* _WRITTEN TASK_
Count how many lines of the material contain the string "context", then give that number and nothing more.

Records with modeling code
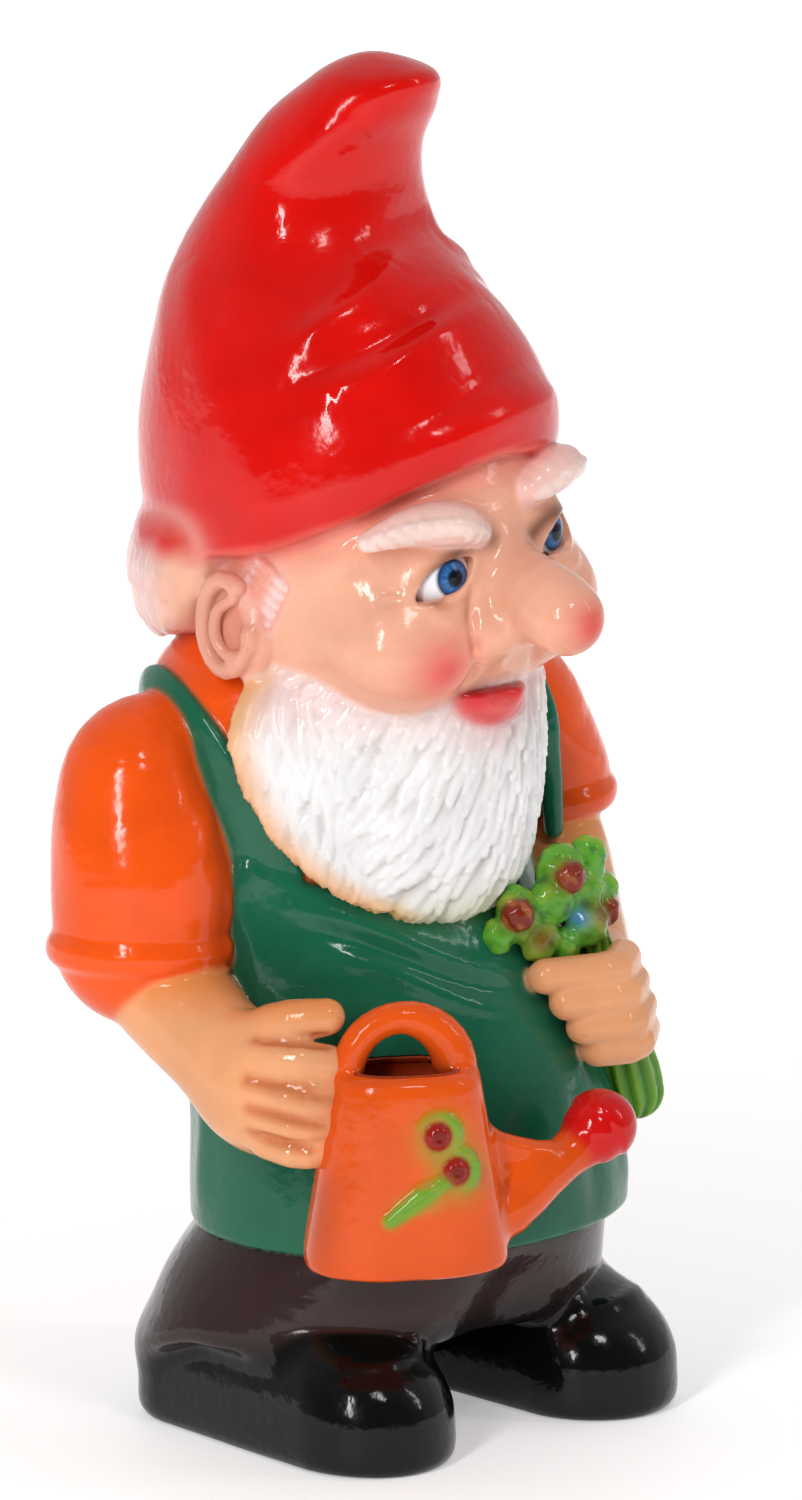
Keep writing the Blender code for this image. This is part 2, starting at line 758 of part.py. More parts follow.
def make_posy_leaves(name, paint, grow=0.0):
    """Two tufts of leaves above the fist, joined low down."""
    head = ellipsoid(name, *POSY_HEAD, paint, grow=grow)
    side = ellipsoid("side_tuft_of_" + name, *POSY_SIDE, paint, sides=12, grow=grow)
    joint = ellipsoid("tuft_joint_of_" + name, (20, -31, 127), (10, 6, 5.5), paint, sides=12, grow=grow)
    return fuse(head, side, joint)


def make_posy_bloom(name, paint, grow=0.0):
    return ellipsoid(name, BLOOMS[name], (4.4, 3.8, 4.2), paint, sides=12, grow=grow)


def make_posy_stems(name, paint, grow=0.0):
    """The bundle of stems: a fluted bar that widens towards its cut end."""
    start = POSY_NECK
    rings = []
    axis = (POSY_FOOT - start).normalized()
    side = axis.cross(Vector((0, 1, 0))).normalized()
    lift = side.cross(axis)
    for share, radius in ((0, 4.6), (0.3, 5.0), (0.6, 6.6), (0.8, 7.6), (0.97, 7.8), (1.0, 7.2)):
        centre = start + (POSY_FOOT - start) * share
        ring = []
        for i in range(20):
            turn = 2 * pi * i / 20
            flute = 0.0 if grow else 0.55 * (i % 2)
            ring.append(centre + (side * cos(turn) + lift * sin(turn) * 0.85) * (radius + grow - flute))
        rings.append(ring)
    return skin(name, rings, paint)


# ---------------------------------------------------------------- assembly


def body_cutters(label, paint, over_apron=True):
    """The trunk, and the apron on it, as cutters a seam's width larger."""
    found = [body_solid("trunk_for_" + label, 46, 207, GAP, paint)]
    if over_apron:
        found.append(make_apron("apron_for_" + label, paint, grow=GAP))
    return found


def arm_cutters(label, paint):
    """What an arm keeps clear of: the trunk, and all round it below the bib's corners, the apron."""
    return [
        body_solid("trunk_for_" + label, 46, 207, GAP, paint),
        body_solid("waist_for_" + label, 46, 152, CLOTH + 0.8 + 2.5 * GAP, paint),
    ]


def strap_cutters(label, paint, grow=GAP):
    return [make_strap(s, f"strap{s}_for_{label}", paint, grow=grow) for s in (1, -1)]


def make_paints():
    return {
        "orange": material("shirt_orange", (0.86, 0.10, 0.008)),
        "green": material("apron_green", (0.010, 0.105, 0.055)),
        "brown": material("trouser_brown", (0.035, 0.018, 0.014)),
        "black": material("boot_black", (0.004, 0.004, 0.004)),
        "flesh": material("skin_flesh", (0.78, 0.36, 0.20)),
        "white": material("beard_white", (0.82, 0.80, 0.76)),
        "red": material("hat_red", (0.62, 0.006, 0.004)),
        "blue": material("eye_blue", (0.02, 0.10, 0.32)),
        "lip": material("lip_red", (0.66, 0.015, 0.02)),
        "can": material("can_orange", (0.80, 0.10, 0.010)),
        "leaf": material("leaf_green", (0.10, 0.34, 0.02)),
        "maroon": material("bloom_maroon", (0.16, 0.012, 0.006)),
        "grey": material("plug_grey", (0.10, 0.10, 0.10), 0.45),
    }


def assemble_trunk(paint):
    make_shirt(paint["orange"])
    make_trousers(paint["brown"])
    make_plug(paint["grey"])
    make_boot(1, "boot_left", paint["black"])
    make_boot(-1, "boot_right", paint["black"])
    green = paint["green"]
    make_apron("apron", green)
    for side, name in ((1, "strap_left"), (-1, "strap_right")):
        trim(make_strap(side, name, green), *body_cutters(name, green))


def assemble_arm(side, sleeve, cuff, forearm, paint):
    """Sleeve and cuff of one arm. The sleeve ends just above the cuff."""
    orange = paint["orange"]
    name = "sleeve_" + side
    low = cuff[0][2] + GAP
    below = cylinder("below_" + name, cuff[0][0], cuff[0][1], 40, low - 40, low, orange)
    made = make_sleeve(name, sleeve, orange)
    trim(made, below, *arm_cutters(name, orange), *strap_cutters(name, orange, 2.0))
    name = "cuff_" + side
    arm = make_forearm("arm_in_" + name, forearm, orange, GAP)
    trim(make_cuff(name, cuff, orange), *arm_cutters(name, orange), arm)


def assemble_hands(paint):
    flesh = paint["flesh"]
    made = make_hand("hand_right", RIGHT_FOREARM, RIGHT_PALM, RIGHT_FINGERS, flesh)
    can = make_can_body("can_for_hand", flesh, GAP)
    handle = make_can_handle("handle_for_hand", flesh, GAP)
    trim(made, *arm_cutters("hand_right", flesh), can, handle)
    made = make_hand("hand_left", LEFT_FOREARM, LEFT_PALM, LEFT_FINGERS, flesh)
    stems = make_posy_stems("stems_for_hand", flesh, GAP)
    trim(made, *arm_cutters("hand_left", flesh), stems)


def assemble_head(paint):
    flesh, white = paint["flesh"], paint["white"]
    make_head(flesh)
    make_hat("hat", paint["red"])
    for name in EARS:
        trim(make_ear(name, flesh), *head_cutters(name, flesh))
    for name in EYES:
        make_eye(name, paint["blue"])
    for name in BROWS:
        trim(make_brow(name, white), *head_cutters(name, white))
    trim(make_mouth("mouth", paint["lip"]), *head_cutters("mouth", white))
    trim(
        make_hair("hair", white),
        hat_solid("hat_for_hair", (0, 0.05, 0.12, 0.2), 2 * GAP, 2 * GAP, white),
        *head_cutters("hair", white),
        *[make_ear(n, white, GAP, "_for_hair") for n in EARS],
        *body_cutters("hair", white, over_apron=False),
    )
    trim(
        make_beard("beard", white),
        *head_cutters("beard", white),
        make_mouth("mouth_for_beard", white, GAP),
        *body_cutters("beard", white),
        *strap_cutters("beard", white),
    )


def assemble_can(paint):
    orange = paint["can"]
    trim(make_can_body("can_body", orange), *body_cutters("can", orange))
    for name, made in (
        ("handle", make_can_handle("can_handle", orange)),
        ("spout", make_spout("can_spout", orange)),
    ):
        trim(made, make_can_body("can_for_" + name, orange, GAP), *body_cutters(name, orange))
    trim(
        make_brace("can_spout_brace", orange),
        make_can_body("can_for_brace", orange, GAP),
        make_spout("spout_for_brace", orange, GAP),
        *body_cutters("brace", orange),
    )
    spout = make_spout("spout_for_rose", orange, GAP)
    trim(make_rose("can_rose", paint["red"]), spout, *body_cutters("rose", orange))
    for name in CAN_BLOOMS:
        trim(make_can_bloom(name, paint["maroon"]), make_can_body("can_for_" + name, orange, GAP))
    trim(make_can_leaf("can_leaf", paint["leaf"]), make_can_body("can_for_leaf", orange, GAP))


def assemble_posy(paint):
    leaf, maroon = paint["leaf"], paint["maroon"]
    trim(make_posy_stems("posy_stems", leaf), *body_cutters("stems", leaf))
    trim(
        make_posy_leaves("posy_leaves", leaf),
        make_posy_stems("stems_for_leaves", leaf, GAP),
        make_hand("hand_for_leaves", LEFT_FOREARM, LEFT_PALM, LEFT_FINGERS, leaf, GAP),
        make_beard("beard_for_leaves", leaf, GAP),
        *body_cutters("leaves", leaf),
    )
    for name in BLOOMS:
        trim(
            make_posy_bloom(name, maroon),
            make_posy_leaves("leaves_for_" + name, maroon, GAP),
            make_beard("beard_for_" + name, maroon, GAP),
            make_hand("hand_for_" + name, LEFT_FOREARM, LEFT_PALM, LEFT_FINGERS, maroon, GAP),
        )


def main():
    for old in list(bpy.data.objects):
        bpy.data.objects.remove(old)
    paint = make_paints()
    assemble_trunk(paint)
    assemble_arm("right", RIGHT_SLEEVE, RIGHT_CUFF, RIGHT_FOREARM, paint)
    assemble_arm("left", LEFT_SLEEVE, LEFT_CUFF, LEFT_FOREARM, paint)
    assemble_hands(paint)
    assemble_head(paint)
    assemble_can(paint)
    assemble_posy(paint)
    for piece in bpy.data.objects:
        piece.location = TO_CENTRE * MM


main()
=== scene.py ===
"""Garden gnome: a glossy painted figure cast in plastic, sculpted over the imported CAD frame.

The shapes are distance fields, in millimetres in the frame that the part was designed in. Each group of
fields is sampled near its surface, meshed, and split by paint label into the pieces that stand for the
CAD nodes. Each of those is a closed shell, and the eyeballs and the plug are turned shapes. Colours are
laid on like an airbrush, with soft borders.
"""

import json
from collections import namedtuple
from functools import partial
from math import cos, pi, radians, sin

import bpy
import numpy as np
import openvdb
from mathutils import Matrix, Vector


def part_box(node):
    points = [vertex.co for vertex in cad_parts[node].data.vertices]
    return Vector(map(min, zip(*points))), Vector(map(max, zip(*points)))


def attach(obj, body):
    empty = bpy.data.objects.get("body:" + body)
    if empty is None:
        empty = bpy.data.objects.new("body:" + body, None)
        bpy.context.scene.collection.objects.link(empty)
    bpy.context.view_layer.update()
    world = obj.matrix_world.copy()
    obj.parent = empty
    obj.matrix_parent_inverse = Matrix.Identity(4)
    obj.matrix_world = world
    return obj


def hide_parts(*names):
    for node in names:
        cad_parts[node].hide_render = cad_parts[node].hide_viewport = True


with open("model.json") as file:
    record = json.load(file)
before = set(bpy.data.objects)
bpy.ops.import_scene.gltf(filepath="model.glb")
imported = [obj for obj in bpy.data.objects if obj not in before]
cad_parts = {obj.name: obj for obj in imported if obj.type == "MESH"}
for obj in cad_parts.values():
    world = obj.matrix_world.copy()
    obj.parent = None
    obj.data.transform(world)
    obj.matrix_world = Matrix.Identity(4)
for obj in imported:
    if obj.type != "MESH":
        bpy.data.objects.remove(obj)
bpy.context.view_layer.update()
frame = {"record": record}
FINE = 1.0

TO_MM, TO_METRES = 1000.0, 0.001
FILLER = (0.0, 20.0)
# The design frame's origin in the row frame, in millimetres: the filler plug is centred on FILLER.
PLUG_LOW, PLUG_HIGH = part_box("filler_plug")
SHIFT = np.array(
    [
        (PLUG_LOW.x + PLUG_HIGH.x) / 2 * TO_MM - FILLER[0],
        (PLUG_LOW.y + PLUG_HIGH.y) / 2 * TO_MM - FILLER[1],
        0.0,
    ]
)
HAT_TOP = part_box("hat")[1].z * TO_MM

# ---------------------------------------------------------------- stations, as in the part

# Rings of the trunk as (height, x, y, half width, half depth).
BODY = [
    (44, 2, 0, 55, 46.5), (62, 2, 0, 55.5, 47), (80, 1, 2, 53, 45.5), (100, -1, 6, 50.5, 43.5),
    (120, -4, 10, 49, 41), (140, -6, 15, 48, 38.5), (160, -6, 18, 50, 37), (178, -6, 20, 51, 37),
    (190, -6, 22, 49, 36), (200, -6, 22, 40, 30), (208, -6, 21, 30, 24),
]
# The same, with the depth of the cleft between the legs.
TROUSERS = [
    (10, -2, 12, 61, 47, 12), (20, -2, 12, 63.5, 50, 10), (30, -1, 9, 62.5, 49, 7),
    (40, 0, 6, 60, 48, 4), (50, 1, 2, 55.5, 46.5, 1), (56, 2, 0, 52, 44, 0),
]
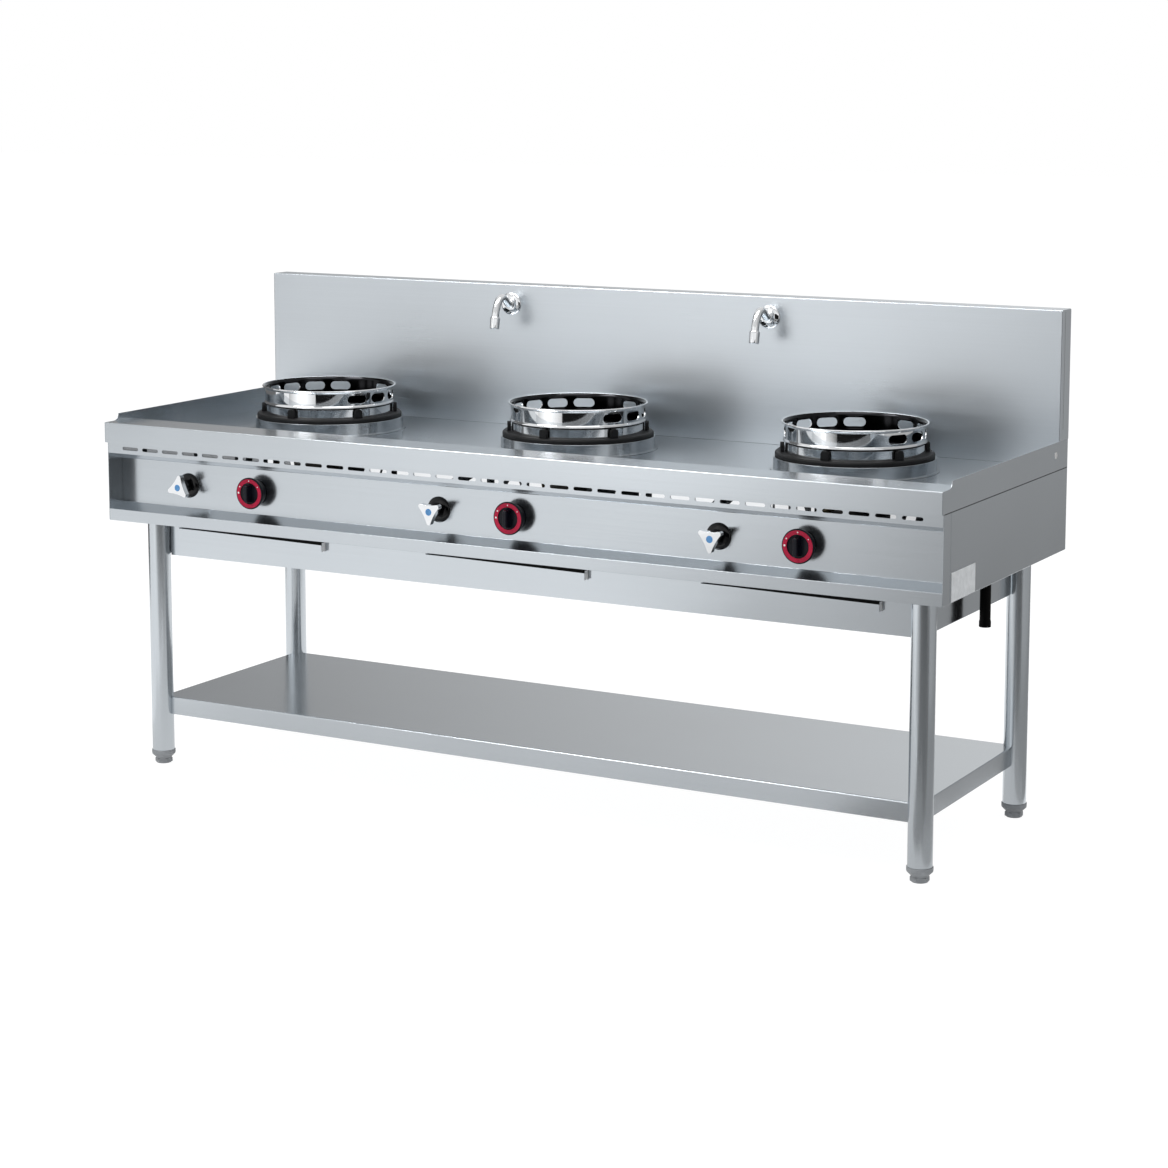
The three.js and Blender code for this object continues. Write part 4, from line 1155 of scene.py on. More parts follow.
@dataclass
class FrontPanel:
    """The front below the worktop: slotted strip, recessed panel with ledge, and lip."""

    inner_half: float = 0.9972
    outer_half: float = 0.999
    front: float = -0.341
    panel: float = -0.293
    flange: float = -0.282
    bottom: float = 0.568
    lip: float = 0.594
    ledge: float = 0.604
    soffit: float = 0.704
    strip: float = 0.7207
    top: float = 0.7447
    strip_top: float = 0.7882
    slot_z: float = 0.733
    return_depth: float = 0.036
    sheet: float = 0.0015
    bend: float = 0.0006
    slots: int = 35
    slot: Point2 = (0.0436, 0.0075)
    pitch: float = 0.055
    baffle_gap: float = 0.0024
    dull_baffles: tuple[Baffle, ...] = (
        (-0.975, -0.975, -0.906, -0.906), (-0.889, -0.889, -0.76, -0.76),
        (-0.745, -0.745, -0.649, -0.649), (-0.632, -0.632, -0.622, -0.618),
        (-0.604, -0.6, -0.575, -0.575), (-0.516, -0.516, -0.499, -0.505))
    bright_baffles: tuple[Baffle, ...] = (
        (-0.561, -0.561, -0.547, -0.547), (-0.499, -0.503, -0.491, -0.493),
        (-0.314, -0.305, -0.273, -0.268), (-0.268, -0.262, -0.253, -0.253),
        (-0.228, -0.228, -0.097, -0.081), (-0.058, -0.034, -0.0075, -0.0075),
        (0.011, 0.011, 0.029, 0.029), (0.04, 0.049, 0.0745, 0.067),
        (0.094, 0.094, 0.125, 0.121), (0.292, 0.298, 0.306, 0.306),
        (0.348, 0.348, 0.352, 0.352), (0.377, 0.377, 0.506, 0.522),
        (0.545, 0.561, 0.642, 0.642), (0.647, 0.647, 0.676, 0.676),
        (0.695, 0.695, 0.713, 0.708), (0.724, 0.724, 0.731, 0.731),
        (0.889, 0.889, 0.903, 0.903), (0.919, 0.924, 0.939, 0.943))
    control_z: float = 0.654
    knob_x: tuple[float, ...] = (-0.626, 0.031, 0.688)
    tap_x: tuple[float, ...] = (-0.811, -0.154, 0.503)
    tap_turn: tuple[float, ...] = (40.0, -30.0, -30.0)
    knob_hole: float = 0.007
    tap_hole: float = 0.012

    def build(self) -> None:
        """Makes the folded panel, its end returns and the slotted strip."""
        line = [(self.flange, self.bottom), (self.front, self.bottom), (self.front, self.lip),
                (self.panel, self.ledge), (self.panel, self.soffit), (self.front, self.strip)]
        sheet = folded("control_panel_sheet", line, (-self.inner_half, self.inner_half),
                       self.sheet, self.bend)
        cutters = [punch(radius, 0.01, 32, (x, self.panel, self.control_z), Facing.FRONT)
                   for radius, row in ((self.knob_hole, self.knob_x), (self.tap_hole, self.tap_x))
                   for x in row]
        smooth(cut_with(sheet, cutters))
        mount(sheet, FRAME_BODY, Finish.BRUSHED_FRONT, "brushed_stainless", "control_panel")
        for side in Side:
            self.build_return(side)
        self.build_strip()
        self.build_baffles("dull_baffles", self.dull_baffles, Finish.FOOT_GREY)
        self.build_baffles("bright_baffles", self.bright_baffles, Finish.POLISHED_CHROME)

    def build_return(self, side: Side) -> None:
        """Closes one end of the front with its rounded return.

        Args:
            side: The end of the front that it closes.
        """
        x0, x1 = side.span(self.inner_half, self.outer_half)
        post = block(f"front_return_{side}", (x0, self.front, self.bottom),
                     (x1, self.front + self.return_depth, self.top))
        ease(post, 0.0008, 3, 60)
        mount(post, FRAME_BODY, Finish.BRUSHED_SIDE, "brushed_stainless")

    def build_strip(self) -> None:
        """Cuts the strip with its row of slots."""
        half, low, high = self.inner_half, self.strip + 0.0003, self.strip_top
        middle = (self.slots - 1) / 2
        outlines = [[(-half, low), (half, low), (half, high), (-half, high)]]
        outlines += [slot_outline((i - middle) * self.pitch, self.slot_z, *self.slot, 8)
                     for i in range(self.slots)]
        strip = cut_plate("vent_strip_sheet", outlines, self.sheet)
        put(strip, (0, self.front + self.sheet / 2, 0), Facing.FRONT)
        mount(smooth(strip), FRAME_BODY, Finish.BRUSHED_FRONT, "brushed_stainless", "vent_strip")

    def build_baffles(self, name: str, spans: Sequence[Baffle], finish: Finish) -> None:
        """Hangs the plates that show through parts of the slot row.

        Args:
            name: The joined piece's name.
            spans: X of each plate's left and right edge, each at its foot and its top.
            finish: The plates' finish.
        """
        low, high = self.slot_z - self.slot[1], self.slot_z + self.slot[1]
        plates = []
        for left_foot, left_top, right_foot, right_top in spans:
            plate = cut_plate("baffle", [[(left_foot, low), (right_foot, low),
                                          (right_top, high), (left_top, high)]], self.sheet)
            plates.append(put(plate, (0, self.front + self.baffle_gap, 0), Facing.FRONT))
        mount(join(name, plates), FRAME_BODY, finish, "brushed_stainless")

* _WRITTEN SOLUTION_
3